Fungal pathogens use highly adapted asexual spores to travel long distances:

• Airborne wind: Ash dieback and Barley powdery mildew release microscopic spores that are carried by the wind. Spores on fallen leaves can blow back up into the canopy, travelling up to 20–30 km per year naturally.
• Waterborne/Splash dynamics: Raindrops hitting fungal lesions on leaves cause infected water to splash onto healthy nearby plants, spreading diseases like Rose black spot.
• Direct Contact & Fomites: In animals, Athlete's foot spreads via skin-to-skin contact or through a fomite (an inanimate object like a contaminated damp changing room floor or towel).

Protist Transmission: Relying on Vectors

Protists are eukaryotic, mostly single-celled parasites. Their transmission heavily relies on intermediate carrier organisms.

Malaria is caused by the Plasmodium protist. The vector is the female Anopheles mosquito. When an infected mosquito bites a human, it injects the protist via its saliva into the bloodstream. The pathogen multiplies asexually in the human liver, then enters red blood cells, causing them to burst and triggering recurrent fever.
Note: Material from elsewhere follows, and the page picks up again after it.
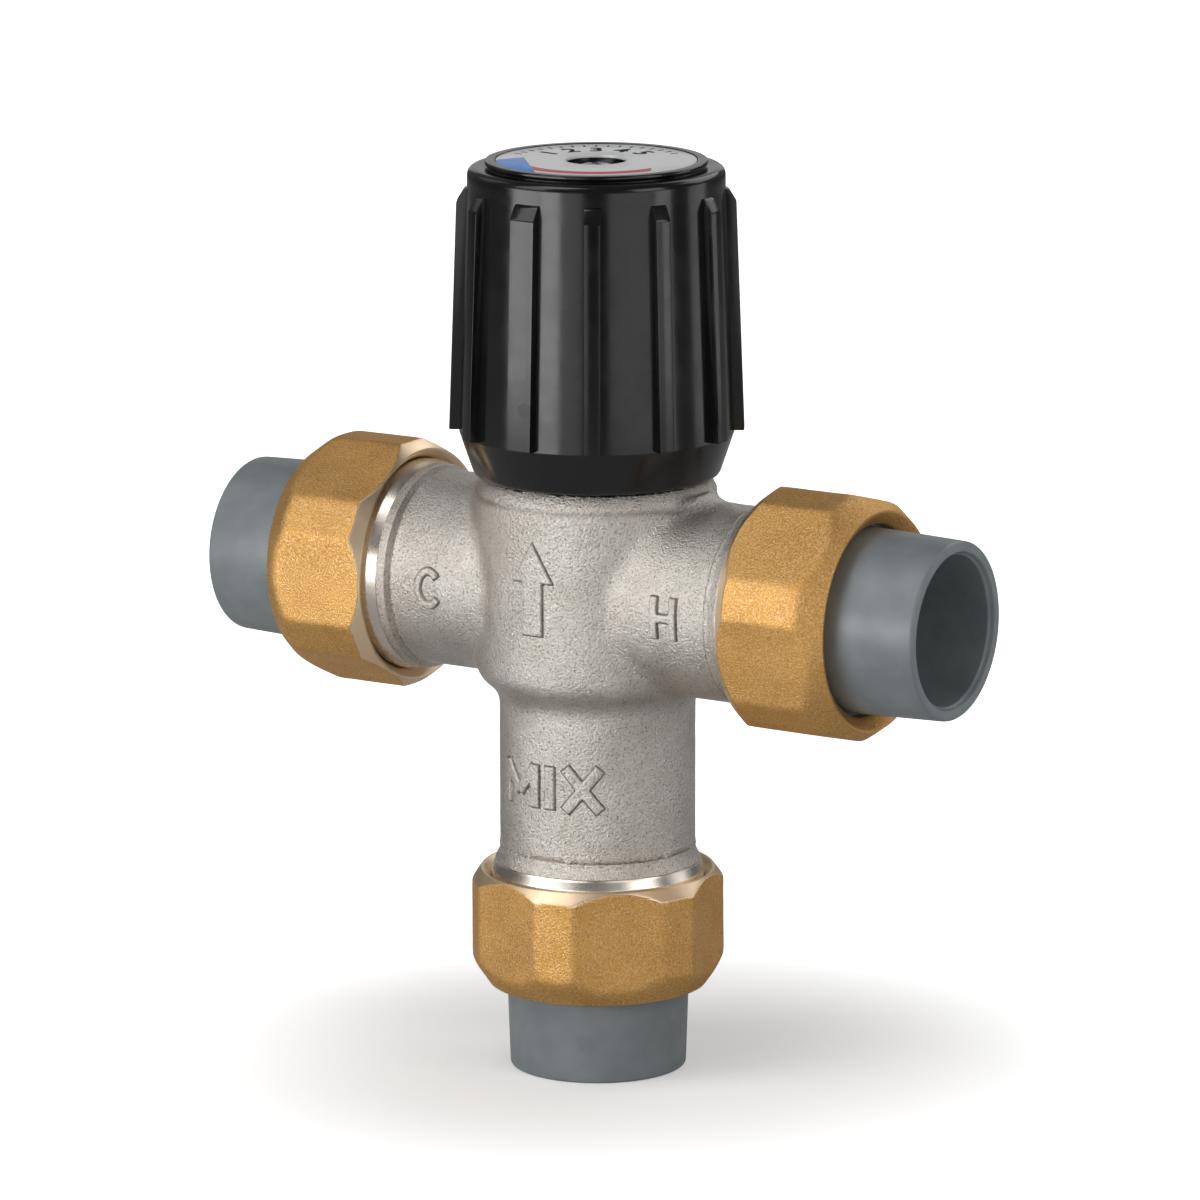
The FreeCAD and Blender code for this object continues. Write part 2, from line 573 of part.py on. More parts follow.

In plants, Potato Blight is caused by the protist-like Phytophthora infestans. It thrives in damp conditions, spreading via wind and waterborne spores.

Comparing Airborne vs Waterborne Transmission

Understanding the physical mechanisms of spread allows scientists to develop specific prevention strategies.

Feature	Airborne Transmission	Waterborne Transmission
Mechanism	Pathogens travel suspended in air (heavy droplets settle quickly, tiny aerosols travel further, wind carries spores).	Pathogens travel suspended in water (ingestion of contaminated water or rain splash on leaves).
Plant Defences	None specifically against wind, but thick cell walls resist entry.	The hydrophobic waxy cuticle causes contaminated water to roll off the leaf, preventing entry.
Prevention Strategy	Improved ventilation, wearing masks, and social distancing (animals); removing infected fallen leaves (plants).	Boiling water, chlorination, and improved sewage systems (animals); watering the soil rather than the foliage (plants).